Kloof tussen zorg en mantelzorger
Voor mantelzorgers met een migratieachtergrond is de weg naar ondersteuning vaak nog moeilijker, vertelt antropoloog dr. Menal Ahmad. Er is binnen deze families vaak één dochter die veel zorgtaken op zich neemt: van als kind meegaan naar de dokter om te tolken, tot later in het leven steeds meer zorgen naarmate hun ouders ouder worden.

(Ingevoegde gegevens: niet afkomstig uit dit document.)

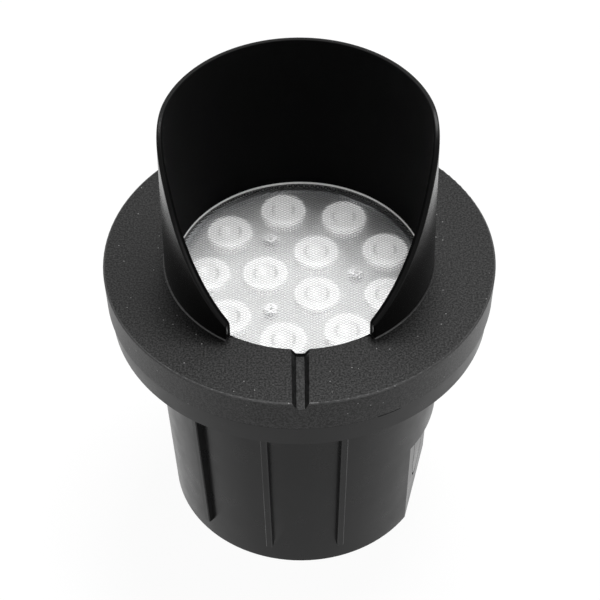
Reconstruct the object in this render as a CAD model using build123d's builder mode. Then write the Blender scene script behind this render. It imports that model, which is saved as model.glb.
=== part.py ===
from build123d import *
from math import radians, sqrt, tan
import os

# In-ground well light with a glare cowl, in millimetres and degrees. The origin is the centre
# of the sleeve's underside, +Z points up and the cowl opens towards -Y. Radii and heights that
# are worked out from the driving sizes follow them.

os.makedirs("parts", exist_ok=True)

# Driving sizes of the buried sleeve
sleeve_height = 120.0
body_base_diameter = 116.0
body_top_diameter = 126.8
body_base_chamfer = 0.5
sleeve_wall = 2.8
sleeve_floor = 3.0
sleeve_floor_chamfer = 2.5
mouth_wall = 2.9
mouth_depth = 20.0
mouth_lead = 0.8
collar_height = 11.0
collar_wall = 3.0
collar_draft = 1.1
collar_webs = 12
collar_web_width = 2.4
sleeve_turn = -13.8
rib_spread = 30.0
rib_width = 2.9
rib_depth_top = 3.7
rib_depth_base = 2.7
rib_edge_chamfer = 0.4
rib_foot = 12.7
pad_height = 53.0
pad_depth = 5.25
pad_lean = 1.6
knockout_width = 22.0
knockout_foot = 11.1
score_width = 0.9
score_depth = 0.7
starter_hole_diameter = 1.8
drain_hole_diameter = 6.0
drain_hole_count = 6
drain_circle_diameter = 72.0
pry_notch_angle = 39.8
pry_notch_width = 10.0
pry_notch_height = 0.7
pry_notch_reach = 3.0

# Driving sizes of the cover and its cowl
cover_diameter = 165.0
cover_height = 16.0
cover_draft = 0.6
cover_plate = 4.5
cover_wall = 3.0
cover_edge_round = 0.7
cover_webs = 12
cover_web_width = 2.4
cover_web_gap = 2.0
collar_inset = 0.5
seam_chamfer = 0.4
light_bore = 106.4
cowl_diameter = 113.4
cowl_height = 72.0
cowl_narrowing = 0.6
cowl_rim = 2.4
cowl_edge_round = 0.6
cowl_rim_inner_round = 0.3
cowl_tip_reach = 48.1
cowl_tip_height = 7.8
cowl_tip_round = 5.0
cowl_slope = 58.7
cowl_crown_round = 43.0
groove_floor_width = 3.3
groove_inner_width = 7.4
groove_outer_width = 6.6
groove_inner_depth = 2.4
groove_outer_depth = 3.3
groove_web_width = 12.0
spigot_wall = 3.6
spigot_depth = 14.0
turning_clearance = 0.3
lens_recess = 8.0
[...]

Ahmad concludeert dat zorgprofessionals er vaak vanuit gaan dat mensen met een migratieachtergrond de zorg liever niet uitbesteden, dat ze een grote familie hebben die het allemaal samen doen, en buren met dezelfde cultuur ook bijspringen. “De zorgverlener doet aannames over de manier waarop deze mensen ‘anders’ zijn. Ze denken dat zij niet de juiste culturele kennis hebben en daardoor niet kunnen helpen”, vertelt ze. Veel van deze problemen en misvattingen zouden volgens haar gewoon opgelost kunnen worden als zorgprofessionals vaker een open gesprek zouden aangaan met mantelzorgers en mensen die zorg nodig hebben.
Voor elkaar door het vuur
Ondanks het gebrek aan waardering en de obstakels waar ze tegenaan lopen, zijn mantelzorgers vaak bereid om heel ver te gaan, vertelt Bredewold. “Dat komt door het soort band dat mantelzorgers hebben met de persoon waar zij voor zorgen”, legt ze uit. Dit is vaak een relatie tussen ouder en kind, of tussen partners. Zij hebben een sterke sociaal-economische band, waardoor ze heel veel aan de ander willen geven zonder iets terug te verwachten.
Het neoliberale beleid van de afgelopen decennia heeft ervoor gezorgd dat deze manier van geven zonder daar iets voor terug te willen, vaak niet wordt begrepen. Mensen zijn in het algemeen calculerend gaan denken, met als gevolg dat mantelzorgers vragen krijgen als: ‘Waarom breng je zoveel offers?’ of ‘Hoe kan je het volhouden als je zo weinig terugkrijgt?’ Alsof de relatie een weegschaal is, waarin geven en ontvangen in balans moeten zijn.
“Mantelzorgers zien hun relatie met de persoon voor wie zij zorgen niet als een weegschaal, maar meer als een vlecht”, aldus Bredewold. De mensen die ze voor haar onderzoek volgde, illustreren deze vlecht. Zij geven aan dat ze zo vervlochten zijn met de persoon voor wie ze zorgen, dat ze ook aan zichzelf geven als ze aan de ander geven.
Bredewold volgde voor haar onderzoek onder andere Gerard, die jarenlang voor zijn dementerende vrouw José zorgde. Toen ze bij hem langsging nadat zijn vrouw was overleden, zei hij over de zorg voor zijn vrouw: “Ondanks dat ze heel, heel ziek was en het vreselijk uitputtend was, zou ik het weer doen… maar dan nóg beter.”